5. Locke, op. cit., pp.14 & 26, n.25; Anne Coffin Hanson, Manet and the Modern Tradition (Yale University Press) 1977, p. 175

6. Carol Armstrong, Manet Manette (Yale University Press) 2002, p. 308; The yellow gloves appear in paintings throughout his career including On the Balcony (1868), In the Conservatory (1878-9) and A Bar at the Folies-Bérgère (1882-3).

7. For more examples of extended thumbs indicating palette-hands, see Courbet's The Wounded Man and other entries under the theme Brush and Palette. Michael Fried first identified the meaning of a thumb separated from the other fingers while writing on Courbet.
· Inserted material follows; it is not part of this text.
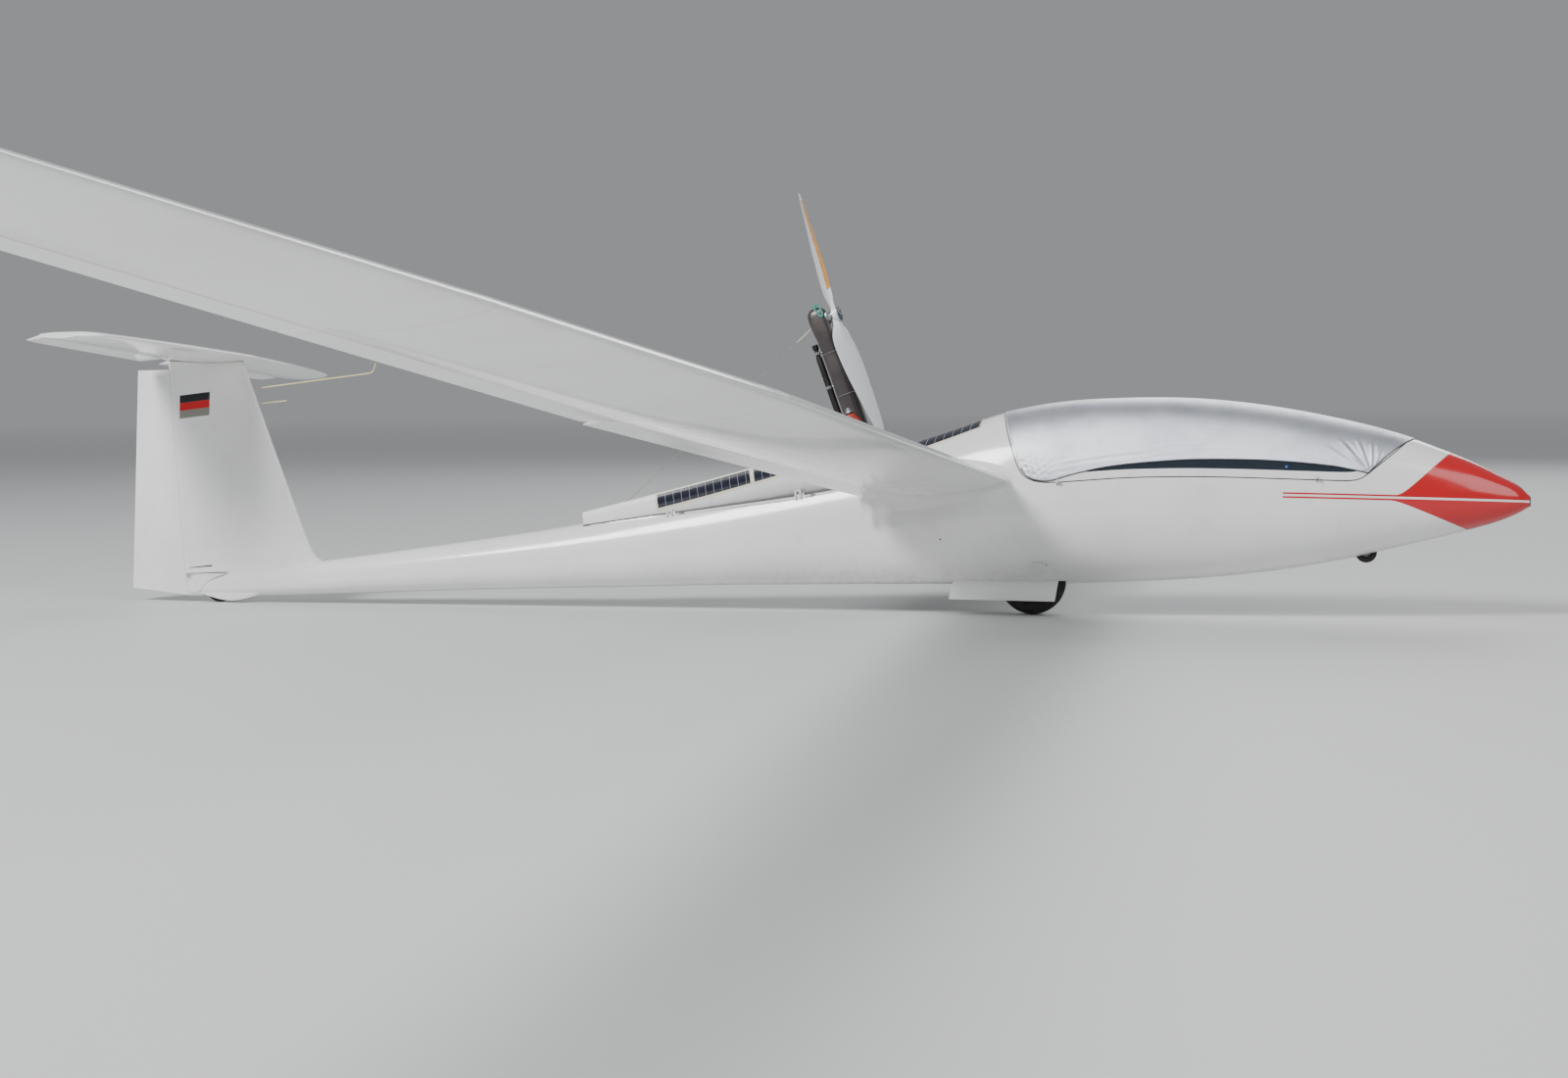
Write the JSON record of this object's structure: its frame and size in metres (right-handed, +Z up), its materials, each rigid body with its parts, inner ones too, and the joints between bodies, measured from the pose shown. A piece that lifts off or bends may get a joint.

8. Great artists have often represented themselves as a small child, even the infant Christ, to symbolize how they have entered the divine realm, newly born. And ever since the Middle Ages they have positioned themselves under their work, so to speak, on a smaller scale stretching upwards to paint it. Titian represented himself on several occasions "painting" on his knees while looking upwards, starting as Mary Magdalene in Noli Me Tangere and ending as Nicodemus in his late Pietà intended for his own tomb.

9. The man in the top hat recalls the male figure in Manet's later A Bar at the Folies-Bergérè (1882-3), here present for the same reason, as a hidden representation of the artist. Artists often depict themselves at the extreme edges of a painting, as Manet himself did with a real self-portrait in Music in the Tuileries (1861-2).

10. Picasso's acrobat perched on a large, unstable ball, hands outstretched, conveys similar meaning.

11. The idea that the female skater is an "artist" who draws lines is possibly a very subtle challenge to the conventions of the time. In the mid-nineteenth century Ingres and his many followers considered line a masculine approach to art as compared to Delacroix whose use of color to create form was considered feminine.